My thanks to Narelle Hall, Mark Meekan and all those who worked so hard to make this such a successful conference; to all those who contributed through their papers and their participation; and to the Qld Department of Primary Industries and Fisheries for supporting my attendance.
Zena Dinesen, AMSA Councillor

 

Student Report of AMSA Conference 2005

Nourlangie Rock – in Kakadu.
My name is Karen Lee, a MSc research student studying at University of New South Wales. I am originated from Hong Kong and it is my first time to present in a conference. Although I was very nervous in my presentation, I had a great time in the conference and met a lot of people.
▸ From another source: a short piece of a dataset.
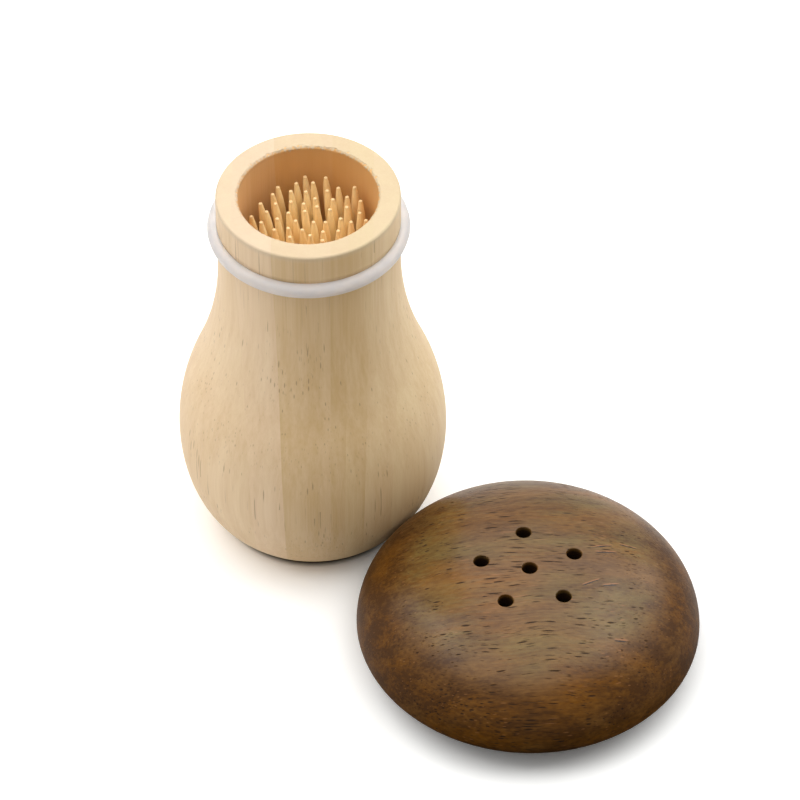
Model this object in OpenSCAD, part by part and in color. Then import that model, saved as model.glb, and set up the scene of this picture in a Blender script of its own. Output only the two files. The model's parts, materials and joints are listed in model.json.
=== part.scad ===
// Mushroom-shaped toothpick dispenser: a turned wooden vessel with a silicone ring
// round its neck, a domed wooden cap with six dispensing holes, and its toothpicks.
// The cap lies on the table, dome up, beside the open vessel.
// Millimetres, +Z up. The origin is the centre of the vessel's foot, on the table.

/* [Vessel] */
// Height of the vessel, from the table to the rim
vessel_h = 95; // [85:1:105]
// Diameter of the flat foot that the vessel stands on
foot_d = 37; // [32:1:42]
// Largest diameter of the belly
belly_d = 60.6; // [56:0.2:64]
// Height of the belly's widest line
belly_z = 25.4; // [22:0.2:30]
// How far the lower belly's ellipse is cut off by the table
foot_cut = 0.3; // [0.2:0.1:2]
// Radius of the convex arc above the belly's widest line
shoulder_arc_r = 52.5; // [45:0.5:60]
// Radius of the hollow arc that leads into the neck
throat_arc_r = 84; // [60:1:90]
// Outer diameter of the neck and of the rim
neck_d = 40; // [38:0.5:42]
// Rounding of the rim's outer edge
rim_round = 0.5; // [0.4:0.1:1.5]
// Bevel of the rim's inner edge
mouth_bevel = 0.4; // [0.2:0.1:0.8]
// Diameter of the bore that holds the toothpicks
bore_d = 30.4; // [28.4:0.2:32]
// Depth of the bore below the rim
bore_depth = 71; // [69:0.5:76]

/* [Seal ring] */
// Thickness of the silicone ring's round section
ring_t = 3.5; // [3:0.1:4]
// Distance from the rim down to the middle of the ring
ring_drop = 9.1; // [6:0.1:11]
// How far the middle of the ring's section stands out from the neck
ring_stand = 0.3; // [0:0.1:0.8]
// How much deeper the stretched ring presses than its groove is cut
ring_press = 0.05; // [0.02:0.01:0.1]

/* [Cap] */
// Diameter of the cap at its widest line
cap_d = 76.3; // [70:0.1:82]
// Height of the cap, from the table to the top of its crown
cap_h = 25; // [22:0.5:28]
// Height of the cap's widest line
cap_widest_z = 7.9; // [6:0.1:10]
// Diameter of the flat ring that the cap lies on
cap_base_d = 53; // [50:1:66]
// Fullness of the crown towards its side: 2 is an ellipse, more is squarer
crown_side_fullness = 2.9; // [2:0.1:3.2]
// Fullness of the crown towards its top: 2 is an ellipse
crown_top_fullness = 1.95; // [1.8:0.05:2.4]
// Fullness of the rounding under the widest line: 1 is a straight bevel
base_fullness = 1.4; // [1.2:0.1:2.6]
// How much the silicone ring is squeezed by the socket, on the radius
socket_squeeze = 0.25; // [0.1:0.05:0.5]
// How far the socket reaches past the silicone ring when the cap is on
socket_cover = 1.65; // [1:0.05:3]
// Bevel at the socket's mouth, which leads the ring in
socket_bevel = 0.8; // [0.4:0.1:1.2]
// Diameter of each dispensing hole
hole_d = 3.4; // [2.6:0.1:4]
// Number of holes in the ring round the centre hole
hole_count = 5; // [3:1:6]
// Diameter of the circle on which the ring of holes lies
hole_circle_d = 21.7; // [16:0.1:26]
// Direction of the first hole of the ring, in degrees
hole_turn = 96; // [0:1:120]

/* [Toothpicks] */
// Number of toothpicks in the bore
pick_count = 54; // [6:1:54]
// Length of a toothpick
pick_l = 65; // [63:0.5:66]
// Thickness of a toothpick's shaft
pick_d = 1.9; // [1.7:0.1:2]
// Thickness of its blunt ends
pick_tip_d = 0.85; // [0.6:0.05:1.1]
// Length over which each end tapers
pick_taper = 6; // [4:0.5:14]
// Spare room between neighbouring toothpicks at the floor of the bore
pick_gap = 0.25; // [0.2:0.05:0.4]
// Room between the bore's wall and the outermost toothpicks
pick_wall_gap = 0.35; // [0.2:0.05:0.6]
// How much the fan of toothpicks twists from the floor up to the rim, in degrees
pick_twist_angle = 8; // [0:1:15]

/* [Layout] */
// Room between the belly and the cap, where they come closest
cap_room = 0.3; // [0.3:0.1:20]
// Direction of the cap's centre from the vessel's, from straight right towards the front, in degrees
cap_bearing_angle = 42.95; // [0:0.05:90]

/* [Hidden] */
TURNED_FN = 128;
HOLE_FN = 64;
PICK_FN = 32;
BELLY_STEPS = 14;
CROWN_STEPS = 20;
EDGE_STEPS = 5;
TAPER_STEPS = 4;
NEAR_STEPS = 25;
CUT = 1;

foot_r = foot_d / 2;
belly_r = belly_d / 2;
neck_r = neck_d / 2;
bore_r = bore_d / 2;
bore_floor_z = vessel_h - bore_depth;
ring_z = vessel_h - ring_drop;
ring_r = ring_t / 2;
ring_centre_r = neck_r + ring_stand;
groove_r = ring_r - ring_press;

cap_r = cap_d / 2;
cap_base_r = cap_base_d / 2;
crown_h = cap_h - cap_widest_z;
socket_r = ring_centre_r + ring_r - socket_squeeze;
socket_depth = ring_drop + ring_r + socket_cover;

// The toothpicks stand on a sunflower pattern. On the floor it is packed close and
// stands off centre, and at the rim it fills the mouth, so that the bundle fans out.
SUNFLOWER_ANGLE = 137.508;
PACKING_RATIO = 0.58;
pick_r = pick_d / 2;
floor_spread = (pick_d + pick_gap) * sqrt(pick_count) * PACKING_RATIO;
rim_spread = bore_r - pick_r - pick_wall_gap;
floor_shift = rim_spread - floor_spread;
FOOT_SCATTER = 0.08;
LEAN_SCATTER = 0.3;
LENGTH_SCATTER = 0.6;
SCATTER_SEED = 2;

function two_digits(i) = i < 10 ? str("0", i) : str(i);
function pick_name(i) = str("toothpick_", two_digits(i));
PICK_NAMES = [for (i = [1 : pick_count]) pick_name(i)];

// Points along an arc, from one angle to another
function arc(centre, r, from, to, steps) = [
    for (k = [0 : steps])
        let (a = from + (to - from) * k / steps)
        centre + r * [cos(a), sin(a)]
];

// The first quarter of a rounded oval with its own fullness along each axis, from [w, 0] to [0, h]
function oval_quarter(w, h, side, top, steps) = [
    for (k = [0 : steps])
        let (a = 90 * k / steps)
        [w * pow(cos(a), 2 / side), h * pow(sin(a), 2 / top)]
];

// Repeatable scatter between -1 and 1 for toothpick i, with its own series for each use
function scatter(i, use) =
    let (wave = sin(i * 127.1 + use * 311.7 + SCATTER_SEED * 74.7) * 437.58)
    2 * (wave - floor(wave)) - 1;

// Lower belly: an ellipse from the foot to the widest line
belly_half_h = belly_z + foot_cut;
foot_angle = asin(belly_z / belly_half_h);
belly_half_w = (belly_r - foot_r) / (1 - cos(foot_angle));
lower_belly = [
    for (k = [0 : BELLY_STEPS])
        let (a = foot_angle * (1 - k / BELLY_STEPS))
        [belly_r - belly_half_w * (1 - cos(a)), belly_z - belly_half_h * sin(a)]
];

// Shoulder and throat: two arcs that touch, the throat's ending upright at the neck
shoulder_centre = [belly_r - shoulder_arc_r, belly_z];
throat_reach = neck_r + throat_arc_r - shoulder_centre.x;
throat_rise = sqrt(pow(shoulder_arc_r + throat_arc_r, 2) - pow(throat_reach, 2));
throat_centre = [neck_r + throat_arc_r, belly_z + throat_rise];
meeting_angle = atan2(throat_rise, throat_reach);
shoulder = arc(shoulder_centre, shoulder_arc_r, 0, meeting_angle, BELLY_STEPS);
throat = arc(throat_centre, throat_arc_r, 180 + meeting_angle, 180, BELLY_STEPS);

rim_edge = arc([neck_r - rim_round, vessel_h - rim_round], rim_round, 0, 90, EDGE_STEPS);

// The outline of the vessel that the lathe follows, without the point that two arcs share
vessel_outline = concat(
    [[0, 0]],
    lower_belly,
    [for (k = [1 : BELLY_STEPS]) shoulder[k]],
    [for (k = [1 : BELLY_STEPS]) throat[k]],
    rim_edge,
    [[0, vessel_h]]
);

crown = oval_quarter(cap_r, crown_h, crown_side_fullness, crown_top_fullness, CROWN_STEPS);
cap_side = oval_quarter(cap_r - cap_base_r, cap_widest_z, base_fullness, base_fullness, EDGE_STEPS * 2);
cap_outline = concat(
    [[0, 0]],
    [for (k = [EDGE_STEPS * 2 : -1 : 1]) [cap_base_r + cap_side[k].x, cap_widest_z - cap_side[k].y]],
    [for (point = crown) point + [0, cap_widest_z]]
);

// Radius of the vessel's and of the cap's outline at a height of the cap
function vessel_radius(z) = z < belly_z
    ? belly_r - belly_half_w * (1 - sqrt(1 - pow((belly_z - z) / belly_half_h, 2)))
    : shoulder_centre.x + sqrt(pow(shoulder_arc_r, 2) - pow(z - belly_z, 2));
function cap_radius(z) = z < cap_widest_z
    ? cap_base_r + (cap_r - cap_base_r)
        * pow(1 - pow(1 - z / cap_widest_z, base_fullness), 1 / base_fullness)
    : cap_r * pow(1 - pow((z - cap_widest_z) / crown_h, crown_top_fullness), 1 / crown_side_fullness);

// The cap lies as near to the vessel as the room between the two outlines allows
cap_away = cap_room + max([
    for (k = [0 : NEAR_STEPS])
        let (z = cap_h * k / NEAR_STEPS) vessel_radius(z) + cap_radius(z)
]);
cap_place = cap_away * [cos(cap_bearing_angle), -sin(cap_bearing_angle)];

pick_tip_r = pick_tip_d / 2;
function pick_length(i) = pick_l + LENGTH_SCATTER * scatter(i, 5);
function taper_r(share) = pick_tip_r + (pick_r - pick_tip_r) * sin(90 * share);
function pick_outline(length) = concat(
    [[0, 0]],
    [for (k = [0 : TAPER_STEPS]) [taper_r(k / TAPER_STEPS), pick_taper * k / TAPER_STEPS]],
    [for (k = [TAPER_STEPS : -1 : 0]) [taper_r(k / TAPER_STEPS), length - pick_taper * k / TAPER_STEPS]],
    [[0, length]]
);

// Where toothpick i meets the floor of the bore and the plane of the rim
function sunflower(i, turn) =
    let (angle = i * SUNFLOWER_ANGLE + turn)
    sqrt((i - 0.5) / pick_count) * [cos(angle), sin(angle)];
function foot_point(i) =
    [floor_shift, 0] + floor_spread * sunflower(i, 0) + FOOT_SCATTER * [scatter(i, 1), scatter(i, 2)];
function rim_point(i) =
    (rim_spread - LEAN_SCATTER) * sunflower(i, pick_twist_angle) + LEAN_SCATTER * [scatter(i, 3), scatter(i, 4)];

module vessel() {
    color("#e3c79c")
    difference() {
        rotate_extrude($fn = TURNED_FN) polygon(vessel_outline);
        translate([0, 0, bore_floor_z])
            cylinder(d = bore_d, h = bore_depth + CUT, $fn = TURNED_FN);
        translate([0, 0, vessel_h - mouth_bevel])
            cylinder(r1 = bore_r, r2 = bore_r + mouth_bevel + CUT, h = mouth_bevel + CUT, $fn = TURNED_FN);
        rotate_extrude($fn = TURNED_FN)
            translate([ring_centre_r, ring_z]) circle(r = groove_r, $fn = HOLE_FN);
    }
}

module seal_ring() {
    color("#eef0f4")
    rotate_extrude($fn = TURNED_FN)
        translate([ring_centre_r, ring_z]) circle(r = ring_r, $fn = HOLE_FN);
}

module dispensing_hole() {
    translate([0, 0, socket_depth - CUT])
        cylinder(d = hole_d, h = cap_h - socket_depth + 2 * CUT, $fn = HOLE_FN);
}

module cap() {
    color("#5b3826")
    translate([cap_place.x, cap_place.y, 0])
    difference() {
        rotate_extrude($fn = TURNED_FN) polygon(cap_outline);
        translate([0, 0, -CUT])
            cylinder(r = socket_r, h = socket_depth + CUT, $fn = TURNED_FN);
        translate([0, 0, -CUT])
            cylinder(r1 = socket_r + socket_bevel + CUT, r2 = socket_r, h = socket_bevel + CUT, $fn = TURNED_FN);
        dispensing_hole();
        for (k = [0 : hole_count - 1])
            rotate(hole_turn + 360 * k / hole_count)
                translate([hole_circle_d / 2, 0, 0]) dispensing_hole();
    }
}

module toothpick(i) {
    lean = rim_point(i) - foot_point(i);
    lean_angle = atan2(norm(lean), bore_depth);
    lift = pick_tip_r * sin(lean_angle);
    color("#d9ad66")
    translate([foot_point(i).x, foot_point(i).y, bore_floor_z + lift])
        rotate([0, lean_angle, atan2(lean.y, lean.x)])
            rotate_extrude($fn = PICK_FN) polygon(pick_outline(pick_length(i)));
}

vessel();
seal_ring();
cap();
for (i = [1 : pick_count]) toothpick(i);
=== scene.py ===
"""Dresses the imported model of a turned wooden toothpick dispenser.

The vessel, the silicone ring round its neck, the domed cap and the toothpicks are
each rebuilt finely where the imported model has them, and get their finishes here.
Lengths are in metres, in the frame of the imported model: the origin is the centre
of the vessel's foot, +Z is up, and the camera looks along +Y.
"""

import json
import logging
import math
from collections.abc import Callable, Iterable, Sequence
from dataclasses import dataclass
from enum import Enum
from typing import Any

import bmesh
import bpy
from mathutils import Matrix, Vector, noise
from mathutils.geometry import delaunay_2d_cdt


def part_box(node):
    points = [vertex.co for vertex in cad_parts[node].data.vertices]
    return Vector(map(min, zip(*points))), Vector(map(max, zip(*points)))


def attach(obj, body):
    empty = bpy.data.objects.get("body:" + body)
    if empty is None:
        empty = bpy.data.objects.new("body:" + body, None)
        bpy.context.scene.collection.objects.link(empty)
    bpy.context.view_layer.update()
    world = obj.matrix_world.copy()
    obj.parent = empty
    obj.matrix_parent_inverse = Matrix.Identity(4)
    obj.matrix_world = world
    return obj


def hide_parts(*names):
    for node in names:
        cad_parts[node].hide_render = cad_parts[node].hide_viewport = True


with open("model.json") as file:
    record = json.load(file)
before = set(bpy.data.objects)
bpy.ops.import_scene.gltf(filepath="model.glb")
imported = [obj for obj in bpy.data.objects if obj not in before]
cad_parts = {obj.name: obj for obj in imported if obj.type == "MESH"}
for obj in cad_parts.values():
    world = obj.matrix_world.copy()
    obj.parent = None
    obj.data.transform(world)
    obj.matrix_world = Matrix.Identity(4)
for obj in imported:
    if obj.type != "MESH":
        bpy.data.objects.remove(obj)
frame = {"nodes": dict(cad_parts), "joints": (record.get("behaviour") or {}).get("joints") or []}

log = logging.getLogger("dispenser")

MM = 0.001
WELD = 2e-7
SEAM_WELD = 2e-6

Colour = tuple[float, float, float]
Place = tuple[float, float, float]
# Two values that belong together, such as both ends of a range or a radius and a height
Span = tuple[float, float]
Outline = list[Span]
Material = bpy.types.Material
Socket = bpy.types.NodeSocket

ORIGIN: Place = (0.0, 0.0, 0.0)


class Slot(Enum):
    """The record's material slots."""

    PALE_WOOD = "pale_wood"
    DARK_WOOD = "dark_wood"
    SILICONE = "silicone"
    TOOTHPICK_WOOD = "toothpick_wood"


class Mask(Enum):
    """Mesh attributes that tell a finish where on a piece it is."""

    BORE = "bore"
    END_GRAIN = "end_grain"
    TIP = "tip"
    FIBRE = "fibre"
    TONE = "tone"


# ---------------------------------------------------------------- node trees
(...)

As an overseas student, it is a really good experience for me to explore different kinds of research going on in Australia.
I still remember one of the students who brought the experimental apparatus that he used for his PhD project all the way to Darwin and introduced to the people at the airport (otherwise the staff would not let him go). Finally, he got up to Darwin safely and gave a very impressive presentation. It is very amazing to see how enthusiastic the marine scientists are to their work.

The AMSA Conference offers me a great opportunity to improve my presentation skills and most importantly, to share my work with other marine scientists. I really enjoyed the question and answer session. Those questions inspired me to think about what kinds of work that I could do in the future and how to improve the experimental designs.

I highly recommend this conference to my colleagues and fellow students.